• YOUR TASK
Go through each line of the records below and count those with the word "into". Give only the count.

• DATA SHOWN
━━━━━━━━

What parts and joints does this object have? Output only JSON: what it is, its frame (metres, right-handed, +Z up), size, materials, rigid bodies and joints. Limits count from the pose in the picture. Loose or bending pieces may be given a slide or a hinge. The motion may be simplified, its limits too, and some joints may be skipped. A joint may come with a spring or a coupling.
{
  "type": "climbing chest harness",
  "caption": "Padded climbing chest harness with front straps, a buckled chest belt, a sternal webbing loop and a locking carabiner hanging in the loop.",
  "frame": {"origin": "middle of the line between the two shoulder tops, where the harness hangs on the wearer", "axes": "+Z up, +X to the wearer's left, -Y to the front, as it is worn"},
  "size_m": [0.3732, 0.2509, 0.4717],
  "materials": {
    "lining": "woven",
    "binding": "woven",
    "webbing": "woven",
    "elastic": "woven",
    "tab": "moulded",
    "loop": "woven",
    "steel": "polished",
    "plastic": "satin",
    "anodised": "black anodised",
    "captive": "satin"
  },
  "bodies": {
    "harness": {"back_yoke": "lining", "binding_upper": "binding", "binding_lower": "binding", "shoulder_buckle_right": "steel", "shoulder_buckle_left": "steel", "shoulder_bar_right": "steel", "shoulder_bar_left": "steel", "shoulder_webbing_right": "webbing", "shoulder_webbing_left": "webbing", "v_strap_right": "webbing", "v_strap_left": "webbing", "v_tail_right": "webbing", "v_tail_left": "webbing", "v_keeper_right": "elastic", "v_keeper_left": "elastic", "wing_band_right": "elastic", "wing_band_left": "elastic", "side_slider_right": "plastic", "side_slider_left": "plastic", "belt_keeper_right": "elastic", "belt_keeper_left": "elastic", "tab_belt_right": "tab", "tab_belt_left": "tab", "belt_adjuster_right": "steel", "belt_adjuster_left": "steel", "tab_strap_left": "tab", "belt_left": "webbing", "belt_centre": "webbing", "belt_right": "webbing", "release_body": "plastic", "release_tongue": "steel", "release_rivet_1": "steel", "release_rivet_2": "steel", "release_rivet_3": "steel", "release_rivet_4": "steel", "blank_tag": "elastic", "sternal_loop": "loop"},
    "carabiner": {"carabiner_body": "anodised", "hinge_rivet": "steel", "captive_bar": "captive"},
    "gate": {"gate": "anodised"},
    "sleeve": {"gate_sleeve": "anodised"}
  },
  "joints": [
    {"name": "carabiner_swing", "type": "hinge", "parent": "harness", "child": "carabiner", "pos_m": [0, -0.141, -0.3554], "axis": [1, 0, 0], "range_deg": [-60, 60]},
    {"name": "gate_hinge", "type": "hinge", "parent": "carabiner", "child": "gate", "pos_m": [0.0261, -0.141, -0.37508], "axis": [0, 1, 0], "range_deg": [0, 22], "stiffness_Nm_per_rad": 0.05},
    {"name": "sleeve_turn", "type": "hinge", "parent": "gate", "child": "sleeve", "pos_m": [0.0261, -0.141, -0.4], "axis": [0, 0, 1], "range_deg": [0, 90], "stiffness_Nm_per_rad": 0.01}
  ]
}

━━━━━━━━

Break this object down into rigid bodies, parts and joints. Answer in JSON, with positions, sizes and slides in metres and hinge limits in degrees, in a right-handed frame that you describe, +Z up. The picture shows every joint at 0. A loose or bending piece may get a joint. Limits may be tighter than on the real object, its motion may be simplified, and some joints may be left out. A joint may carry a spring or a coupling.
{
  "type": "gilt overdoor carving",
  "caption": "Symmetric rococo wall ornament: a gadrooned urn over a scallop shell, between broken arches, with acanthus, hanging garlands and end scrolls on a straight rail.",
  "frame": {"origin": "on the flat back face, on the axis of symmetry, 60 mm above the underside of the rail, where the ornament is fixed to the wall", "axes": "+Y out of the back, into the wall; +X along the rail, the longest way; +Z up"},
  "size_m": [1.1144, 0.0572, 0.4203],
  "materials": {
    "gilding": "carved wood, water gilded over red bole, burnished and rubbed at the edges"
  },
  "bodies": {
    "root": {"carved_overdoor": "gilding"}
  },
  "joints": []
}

━━━━━━━━

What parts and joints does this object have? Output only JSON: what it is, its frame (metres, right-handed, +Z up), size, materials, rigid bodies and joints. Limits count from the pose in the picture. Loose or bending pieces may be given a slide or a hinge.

━━━━━━━━

• REPLY TO THE TASK
2